Mike Zunino, $2,300 - It's funny how quickly the catcher of the future label in Seattle shifted from Jesus Montero to Zunino. It appears he'll get the bulk of the starts for Seattle to start the season and is currently priced just $100 above the minimum price. The Mariners have a much better lineup that should see more secondary pitching this year, and there's plenty of power upside here. Use him if you're looking to save money and punt at the position.

First Base

Jose Abreu, $3,100 - I love this price given that there are 68 million reasons why Abreu will play every day and hit in the heart of the White Sox's order. He wasted no time this week making a splash, going 2-for-4 with a double, a run and an RBI in his first game in a Chicago uniform. He doesn't have the same typed of speed, but the potential is here for Abreu to make an impact similar to fellow Cuban Yasiel Puig. Remember this price; it's likely the last time you'll see it this low this season.



Second Base

Daniel Murphy, $3,000 - Every week I rave about taking players who have a speed/power skill set and Murphy fits that mold. He had a career fantasy season in 2013 and very quietly hit 13 homers and stole 23 bases with a .286 batting average. The batting average was actually a three-year low, but it's likely that his increase in power and approach of going after more pitches was the cause. Murphy has been out on paternity leave so being absent the first couple of games could drop his price down further. Murphy was back in the lineup Thursday for the final game against the Nationals.

Third Base

Martin Prado, $3,300 - Prado has never been overly intriguing to me due to his limited upside in both the power and speed categories. He's likely not going to steal 17 bases in a season again, and it would be a shock to see him get to 20 home runs. However, he has been remarkably consistent over his career, and now he finds himself in a fortuitous spot this season. Prado has opened the season in the cleanup role for the Diamondbacks hitting behind Paul Goldschmidt and a spot or two in front of Mark Trumbo. The potential is here for Prado to have a career season in RBI, while scoring points in other categories for your fantasy team.

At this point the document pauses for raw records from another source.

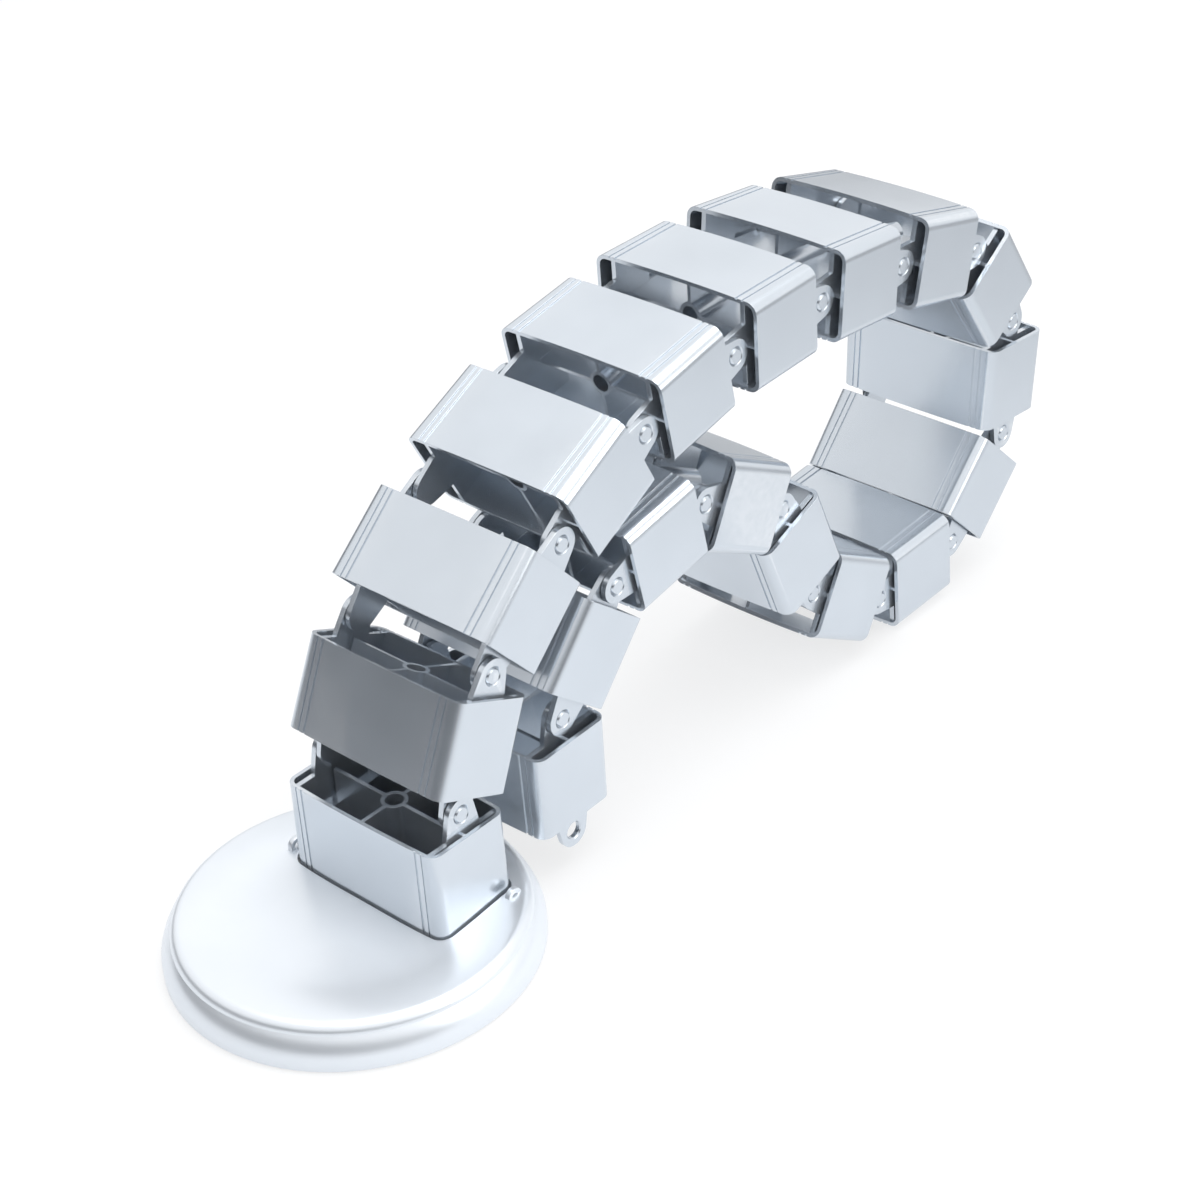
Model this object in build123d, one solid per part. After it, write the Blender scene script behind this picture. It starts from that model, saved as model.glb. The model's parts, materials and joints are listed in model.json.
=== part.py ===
from build123d import *
from math import cos, radians, sin, sqrt
import os

# Cable spine: eighteen hinged vertebrae in a chain that stands in a round weighted base.
# Millimetres, +Z up. The origin is the centre of the base on the floor, +X is across the
# vertebrae (every hinge axis is parallel to X), and the chain arches away towards +Y.

# Vertebra shell
link_count = 18
rear_width = 70.0          # outside width at the rim nearest the base
side_draft = 0.7           # how far each narrow side draws in on the way to the other rim
link_depth = 33.4          # outside depth at the corners
link_height = 32.5         # rim to rim
face_bow = 0.6             # how far the middle of each wide face stands out
corner_radius = 4.2
wall = 1.5
rim_gap = 14.0             # between two facing rims when the chain is straight

# Grooves that run along both wide faces beside each corner
groove_insets = (5.4, 8.0)
groove_widths = (0.6, 0.9)
groove_depth = 0.5

# Side plates, ears and studs
plate_thickness = 2.0
plate_gap = 1.4            # slit between each narrow side and the plate beside it
ear_clearance = 0.3        # between an ear and the ear beside it
ear_radius = 6.0
ear_root = 7.6             # half of an ear's width where it leaves the plate
hinge_radius = 3.0         # hole in the outer ear
hinge_mouth = 0.5          # chamfer at the outer end of that hole
hinge_clearance = 0.05     # radial, between the hole and the stud of the inner ear
stud_proud = 0.3
stud_chamfer = 0.6
plate_recess = 1.0         # plates stop this far inside each rim
joggle = 3.0               # height of the step between the two halves of a plate
web = 1.4                  # thickness of every web
core_outer_radius = 4.6
core_bore_radius = 3.2
front_core_recess = 1.5    # ring and webs stop this far inside the front rim
rear_core_recess = 7.0     # and this far inside the rear rim, where leads turn in

# Rest pose: turn of each vertebra from the one before it, in degrees, towards +Y
rest_turns = (24.5, 24.0, 15.0, 16.0, 9.5, 7.0, 8.5, 42.0, 38.5,
              39.5, 42.5, 33.0, 39.0, -41.0, -39.5, -39.0, -41.0)
seat_height = 12.5         # visible foot of the first vertebra, above the floor

# Base cover, seen from outside; heights are above the floor
base_radius = 63.0
skirt_lift = 0.6           # bottom of the skirt
skirt_top = 5.0            # where the wall starts to lean in
wall_bulge = 0.5           # how far the leaning wall rounds out from straight
crease_inset = 3.6         # crease between wall and bead, inside the base's edge
crease_height = 11.8
bead_inset = 7.4           # top of the rolled bead, inside the base's edge
bead_height = 15.2
bead_bulge = 1.0           # how far the outer flank of the bead rounds out from straight
dish_inset = 26.0          # where the fall from the bead has nearly levelled out
dish_rise = 0.5            # height left there above the floor of the dish
skirt_wall = 2.0
foot_depth = 1.6           # how far the first vertebra sinks through the cover
foot_margin = 2.2986       # rear corners of the foot stay this far inside the top of the bead
foot_clearance = 0.8
seat_round = 1.0           # rounded edge of the opening round the foot
lug_length = 6.0           # two lugs stand beside opposite corners of the foot
lug_thickness = 2.0
lug_clearance = 0.5        # between the rounded edge of the opening and a lug
lug_height = 5.0
lug_offset = 12.6          # from the middle of the foot, along the narrow side
lug_hole_radius = 1.3

# Weight and pad inside the cover
pad_thickness = 1.5
weight_clearance = 0.3
weight_chamfer = 4.0

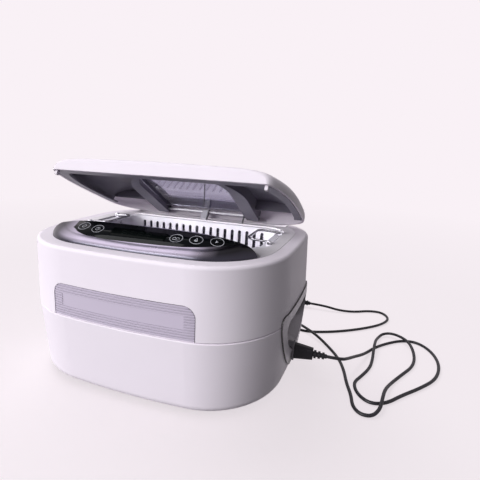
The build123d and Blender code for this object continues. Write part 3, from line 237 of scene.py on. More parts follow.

Casey McGehee, $2,800 - Last season McGehee took his baseball talents to Japan where he finished with 28 home runs for the Rakuten Golden Eagles. This season he finds himself batting cleanup for the Marlins and behind Giancarlo Stanton. The home ballpark isn't going to help his power numbers, but it will (as it did in the home opener) provide a lot of space to him to drive doubles to the outfield.

Shortstop

Chris Owings, $2,800 - Owings played well enough this spring to win the starting job and send Didi Gregorius back to the minors. He had 13 home runs and 20 stolen bases at Triple-A Reno last season and has a lot of upside as a 22-year-old regular. D-Backs manager Kirk Gibson should give him the green light on the basepaths and he offers good value if he can handle himself at the plate.

Outfield

Austin Jackson, $3,200 - I find Jackson intriguing considering a few different factors. He has started off the season hitting in both the fifth or sixth spot that should increase his RBI opportunities but should lower his run total. The other bright spot here is without Jim Leyland running the ship, Jackson should get the green light more frequently on the basepaths. The upside here is Jackson hitting 15-20 home runs while getting back to the mid-to-upper 20s in stolen bases.

Drew Stubbs, $2,800 - Stubbs won the center field job for the Rockies and will take over the spot formerly occupied by Dexter Fowler. Stubbs had an off season a year ago finishing with only 17 stolen bases after recording at least 30 in each of the previous three seasons. He still has some pop in his bat with double-digit home runs in each of his last four seasons and could approach 15-20 again playing in Coors Field. Look to use him in your lineup, especially when the Rockies are at home.

Jeff Baker, $2,200 - Baker is only usable whenever the Marlins are going up against a southpaw. He posted a 1.073 OPS against lefties last season and has historically raked against them. The Fanduel system will not adjust his price daily, so in theory you can get an elite player when he's going against a lefty for the minimum price. As a result, he's the perfect player to match up with a high priced pitcher in those situations.